In 1991, the Los Angeles City Council approved a plan to build 700,000 square feet of shops, restaurants, department stores and senior citizen housing that was to be built with Chicago-based JMB/Urban Development Co.
On to Glendale
But the recession did away with that project. When Caruso stepped in to take a run at the languishing site in the late 1990s, his scaled back development plan was met with cautious approval by neighbors.
Now that the finishing touches are being put on The Grove, Caruso is focusing on his next project. Last year he was selected by the Glendale City Council to build that city's long-stalled Town Center a 13-acre outdoor project that will have retail outlets, restaurants and offices.
Again he envisions incorporating another trolley that would pick up customers at the surrounding office buildings and bring them over to the center. Many of Caruso's touches of European-style buildings and fountains will be implemented.

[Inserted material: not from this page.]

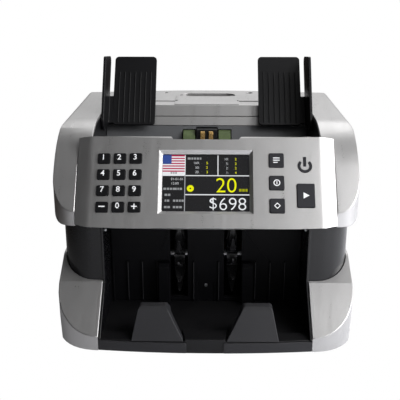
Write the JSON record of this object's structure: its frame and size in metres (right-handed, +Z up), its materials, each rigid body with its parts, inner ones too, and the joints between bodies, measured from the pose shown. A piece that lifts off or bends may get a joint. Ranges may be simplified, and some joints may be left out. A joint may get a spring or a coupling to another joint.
{
  "type": "banknote counting machine",
  "caption": "Table-top note counter with a sloping feed hopper and sliding note guides, a leaning control panel with a display and keys, and an open stacker pocket with vaned wheels.",
  "frame": {"origin": "on the table, under the middle of the case", "axes": "+X to the machine's right as seen from the front, +Y to the rear, +Z up"},
  "size_m": [0.264, 0.2738, 0.2277],
  "materials": {
    "silver_plastic": "satin silver-grey paint on moulded plastic",
    "black_plastic": "fine-grained black moulding",
    "gloss_black": "semi-gloss black moulding",
    "wheel_black": "glossy flexible black plastic",
    "grey_plastic": "dark grey moulding",
    "key_black": "satin black key cap",
    "key_grey": "satin dark grey key cap",
    "screen_glass": "clear window",
    "display": "lit colour display",
    "silicone": "grey silicone",
    "board_green": "green circuit board",
    "board_tan": "tan circuit board",
    "frame_steel": "plated sheet steel",
    "shaft_steel": "ground steel",
    "pulley_alloy": "turned alloy",
    "motor_metal": "dark painted steel can",
    "roller_rubber": "matt green rubber",
    "retard_rubber": "dark rubber on steel",
    "foot_rubber": "black rubber",
    "belt_rubber": "black rubber belt",
    "brass_forks": "bare brass",
    "pinion_plastic": "natural acetal",
    "rocker_plastic": "glossy black rocker"
  },
  "bodies": {
    "case": {"side_cover_left": "silver_plastic", "side_cover_right": "silver_plastic", "upper_shell": "silver_plastic", "front_panel": "silver_plastic", "hopper_back": "silver_plastic", "base_tray": "black_plastic", "lower_body": "black_plastic", "stacker_back": "black_plastic", "power_inlet": "black_plastic", "note_chute": "black_plastic", "hopper_tub": "gloss_black", "centre_block": "gloss_black", "throat_plate": "grey_plastic", "tray_stop_left": "grey_plastic", "tray_stop_right": "grey_plastic", "rack_guide": "grey_plastic", "image_sensors": "grey_plastic", "display_window": "screen_glass", "display_module": "display", "key_mat": "silicone", "key_board": "board_green", "main_board": "board_green", "power_board": "board_tan", "side_frame_left": "frame_steel", "side_frame_right": "frame_steel", "shaft_bearings": "frame_steel", "drive_motor": "motor_metal", "rubber_feet": "foot_rubber", "drive_belts": "belt_rubber", "brass_forks": "brass_forks"},
    "guide_left": {"note_guide_left": "gloss_black"},
    "guide_right": {"note_guide_right": "gloss_black"},
    "guide_pinion": {"rack_pinion": "pinion_plastic"},
    "pickup": {"pickup_rollers": "roller_rubber", "pickup_shaft": "shaft_steel"},
    "feed": {"feed_rollers": "roller_rubber", "feed_shaft": "shaft_steel"},
    "retard": {"retard_roller": "retard_rubber"},
    "stacker": {"stacker_wheels": "wheel_black", "stacker_shaft": "shaft_steel"},
    "motor": {"motor_pulley": "pulley_alloy"},
    "door": {"rear_door": "gloss_black"},
    "rocker": {"power_rocker": "rocker_plastic"},
    "key_1_cap": {"key_1": "key_black"},
    "key_2_cap": {"key_2": "key_black"},
    "key_3_cap": {"key_3": "key_black"},
    "key_4_cap": {"key_4": "key_black"},
    "key_5_cap": {"key_5": "key_black"},
    "key_6_cap": {"key_6": "key_black"},
    "key_7_cap": {"key_7": "key_black"},
    "key_8_cap": {"key_8": "key_black"},
    "key_9_cap": {"key_9": "key_black"},
    "key_0_cap": {"key_0": "key_black"},
    "key_special_cap": {"key_special": "key_black"},
    "key_add_cap": {"key_add": "key_black"},
    "key_mode_cap": {"key_mode": "key_grey"},
    "key_currency_cap": {"key_currency": "key_grey"},
    "key_check_cap": {"key_check": "key_grey"},
    "key_start_cap": {"key_start": "key_grey"},
    "key_power_cap": {"key_power": "key_grey"}
  },
  "joints": [
    {"name": "guide_left_slide", "type": "slide", "parent": "case", "child": "guide_left", "axis": [1, 0, 0], "range_m": [0, 0.04]},
    {"name": "guide_right_slide", "type": "slide", "parent": "case", "child": "guide_right", "axis": [1, 0, 0], "range_m": [-0.04, 0]},
    {"name": "guide_pinion_turn", "type": "hinge", "parent": "case", "child": "guide_pinion", "pos_m": [0, 0.075, 0.168], "axis": [0, 0, 1], "range_deg": [-235, 0]},
    {"name": "pickup_spin", "type": "hinge", "parent": "case", "child": "pickup", "pos_m": [0, 0.042, 0.14], "axis": [1, 0, 0], "continuous": true},
    {"name": "feed_spin", "type": "hinge", "parent": "case", "child": "feed", "pos_m": [0, 0.04, 0.108], "axis": [1, 0, 0], "continuous": true},
    {"name": "retard_spin", "type": "hinge", "parent": "case", "child": "retard", "pos_m": [0, 0.0145, 0.112], "axis": [1, 0, 0], "continuous": true},
    {"name": "stacker_spin", "type": "hinge", "parent": "case", "child": "stacker", "pos_m": [0, -0.0225, 0.047], "axis": [1, 0, 0], "continuous": true},
    {"name": "motor_spin", "type": "hinge", "parent": "case", "child": "motor", "pos_m": [0, 0.085, 0.036], "axis": [1, 0, 0], "continuous": true},
    {"name": "rear_door_hinge", "type": "hinge", "parent": "case", "child": "door", "pos_m": [0, 0.1262, 0.0542], "axis": [-1, 0, 0], "range_deg": [0, 90]},
    {"name": "power_rocker_tilt", "type": "hinge", "parent": "case", "child": "rocker", "pos_m": [0.089, 0.126, 0.032], "axis": [-1, 0, 0], "range_deg": [0, 14]},
    {"name": "key_1_press", "type": "slide", "parent": "case", "child": "key_1_cap", "axis": [0, 0.809, -0.5878], "range_m": [0, 0.0012], "stiffness_N_per_m": 400},
    {"name": "key_2_press", "type": "slide", "parent": "case", "child": "key_2_cap", "axis": [0, 0.809, -0.5878], "range_m": [0, 0.0012], "stiffness_N_per_m": 400},
    {"name": "key_3_press", "type": "slide", "parent": "case", "child": "key_3_cap", "axis": [0, 0.809, -0.5878], "range_m": [0, 0.0012], "stiffness_N_per_m": 400},
    {"name": "key_4_press", "type": "slide", "parent": "case", "child": "key_4_cap", "axis": [0, 0.809, -0.5878], "range_m": [0, 0.0012], "stiffness_N_per_m": 400},
    {"name": "key_5_press", "type": "slide", "parent": "case", "child": "key_5_cap", "axis": [0, 0.809, -0.5878], "range_m": [0, 0.0012], "stiffness_N_per_m": 400},
    {"name": "key_6_press", "type": "slide", "parent": "case", "child": "key_6_cap", "axis": [0, 0.809, -0.5878], "range_m": [0, 0.0012], "stiffness_N_per_m": 400},
    {"name": "key_7_press", "type": "slide", "parent": "case", "child": "key_7_cap", "axis": [0, 0.809, -0.5878], "range_m": [0, 0.0012], "stiffness_N_per_m": 400},
    {"name": "key_8_press", "type": "slide", "parent": "case", "child": "key_8_cap", "axis": [0, 0.809, -0.5878], "range_m": [0, 0.0012], "stiffness_N_per_m": 400},
    {"name": "key_9_press", "type": "slide", "parent": "case", "child": "key_9_cap", "axis": [0, 0.809, -0.5878], "range_m": [0, 0.0012], "stiffness_N_per_m": 400},
    {"name": "key_0_press", "type": "slide", "parent": "case", "child": "key_0_cap", "axis": [0, 0.809, -0.5878], "range_m": [0, 0.0012], "stiffness_N_per_m": 400},
    {"name": "key_special_press", "type": "slide", "parent": "case", "child": "key_special_cap", "axis": [0, 0.809, -0.5878], "range_m": [0, 0.0012], "stiffness_N_per_m": 400},
    {"name": "key_add_press", "type": "slide", "parent": "case", "child": "key_add_cap", "axis": [0, 0.809, -0.5878], "range_m": [0, 0.0012], "stiffness_N_per_m": 400},
    {"name": "key_mode_press", "type": "slide", "parent": "case", "child": "key_mode_cap", "axis": [0, 0.809, -0.5878], "range_m": [0, 0.0012], "stiffness_N_per_m": 400},
    {"name": "key_currency_press", "type": "slide", "parent": "case", "child": "key_currency_cap", "axis": [0, 0.809, -0.5878], "range_m": [0, 0.0012], "stiffness_N_per_m": 400},
    {"name": "key_check_press", "type": "slide", "parent": "case", "child": "key_check_cap", "axis": [0, 0.809, -0.5878], "range_m": [0, 0.0012], "stiffness_N_per_m": 400},
    {"name": "key_start_press", "type": "slide", "parent": "case", "child": "key_start_cap", "axis": [0, 0.809, -0.5878], "range_m": [0, 0.0012], "stiffness_N_per_m": 400},
    {"name": "key_power_press", "type": "slide", "parent": "case", "child": "key_power_cap", "axis": [0, 0.809, -0.5878], "range_m": [0, 0.0012], "stiffness_N_per_m": 400}
  ],
  "couplings": [
    {"joint": "guide_right_slide", "follows": "guide_left_slide", "ratio": -1},
    {"joint": "guide_pinion_turn", "follows": "guide_left_slide", "rad_per_m": -100},
    {"joint": "pickup_spin", "follows": "feed_spin", "ratio": 1},
    {"joint": "motor_spin", "follows": "feed_spin", "ratio": 1.5},
    {"joint": "stacker_spin", "follows": "feed_spin", "ratio": 0.5}
  ]
}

Caruso beat out fellow developer Jerry Snyder on the Glendale project, but Snyder said he harbors no ill feelings. "He's great competition," Snyder said. "I think he has his own style and personal touch that are seen in his developments. My only complaint is he's too tall."

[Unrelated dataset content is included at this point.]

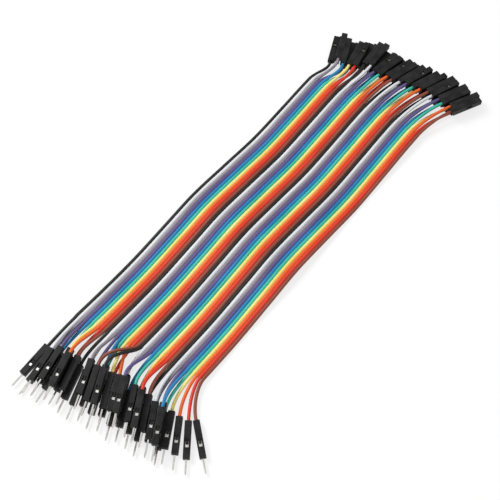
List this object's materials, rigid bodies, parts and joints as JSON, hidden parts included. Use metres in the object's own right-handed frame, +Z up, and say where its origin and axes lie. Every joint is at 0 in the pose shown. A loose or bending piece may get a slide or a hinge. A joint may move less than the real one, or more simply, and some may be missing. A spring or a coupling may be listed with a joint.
{
  "type": "breadboard jumper wire",
  "caption": "Rainbow ribbon of bonded jumper wires, fanned out at both ends into single black connectors: square pins at one end, sockets at the other.",
  "frame": {"origin": "on the table, under the middle of the box round all the connectors", "axes": "+Y along the ribbon from the pin end to the socket end, +X across it from the first wire (black) to the last (brown), +Z up off the table"},
  "size_m": [0.085, 0.2218, 0.0082],
  "materials": {
    "black_housing": "moulded satin",
    "rainbow_pvc": "extruded, soft satin"
  },
  "bodies": {
    "root": {"female_connectors_01_02": "black_housing", "female_connectors_03_05": "black_housing", "female_connectors_04_06": "black_housing", "female_connectors_07_09": "black_housing", "female_connectors_08_10": "black_housing", "female_connectors_11_12": "black_housing", "female_connectors_13_15": "black_housing", "female_connectors_14_16": "black_housing", "female_connectors_17_19": "black_housing", "female_connectors_18_20": "black_housing", "female_connectors_21_23": "black_housing", "female_connectors_22_24": "black_housing", "female_connectors_25_27": "black_housing", "female_connectors_26_28": "black_housing", "female_connectors_29_31": "black_housing", "female_connectors_30_32": "black_housing", "female_connectors_33_35": "black_housing", "female_connectors_34_36": "black_housing", "female_connectors_37_39": "black_housing", "female_connectors_38_40": "black_housing", "male_connector_01": "black_housing", "male_connector_02": "black_housing", "male_connector_03": "black_housing", "male_connector_04": "black_housing", "male_connector_05": "black_housing", "male_connector_06": "black_housing", "male_connector_07": "black_housing", "male_connector_08": "black_housing", "male_connector_09": "black_housing", "male_connector_10": "black_housing", "male_connector_11": "black_housing", "male_connector_12": "black_housing", "male_connector_13": "black_housing", "male_connector_14": "black_housing", "male_connector_15": "black_housing", "male_connector_16": "black_housing", "male_connector_17": "black_housing", "male_connector_18": "black_housing", "male_connector_19": "black_housing", "male_connector_20": "black_housing", "male_connector_21": "black_housing", "male_connector_22": "black_housing", "male_connector_23": "black_housing", "male_connector_24": "black_housing", "male_connector_25": "black_housing", "male_connector_26": "black_housing", "male_connector_27": "black_housing", "male_connector_28": "black_housing", "male_connector_29": "black_housing", "male_connector_30": "black_housing", "male_connector_31": "black_housing", "male_connector_32": "black_housing", "male_connector_33": "black_housing", "male_connector_34": "black_housing", "male_connector_35": "black_housing", "male_connector_38": "black_housing", "male_connector_39": "black_housing", "male_connector_40": "black_housing", "male_connectors_36_37": "black_housing", "ribbon_cable": "rainbow_pvc"}
  },
  "joints": []
}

L.A.'s Most Influential Developer
Project: The Grove at Farmers Market
Player: Rick Caruso, founder and president of Caruso Affiliated Holdings
The Deal: After developing several upscale retail projects in Southern California, Caruso is being hailed as the developer who is reinventing local shopping centers. The Grove, at a cost of $160 million, is a 545,000-square-foot retail center that recreates a European-style center surrounded by specialty stores, sit-down restaurants and a flagship FAO Schwarz and Barnes & Noble. Caruso has a reputation for taking projects that have been languishing and getting them done quickly and creatively. Instead of enclosing retail stores inside a boxy mall, he opens them up so that customers can stroll outdoors and enjoy Southern California's mild climate. His next project is the 13-acre Glendale Town Center.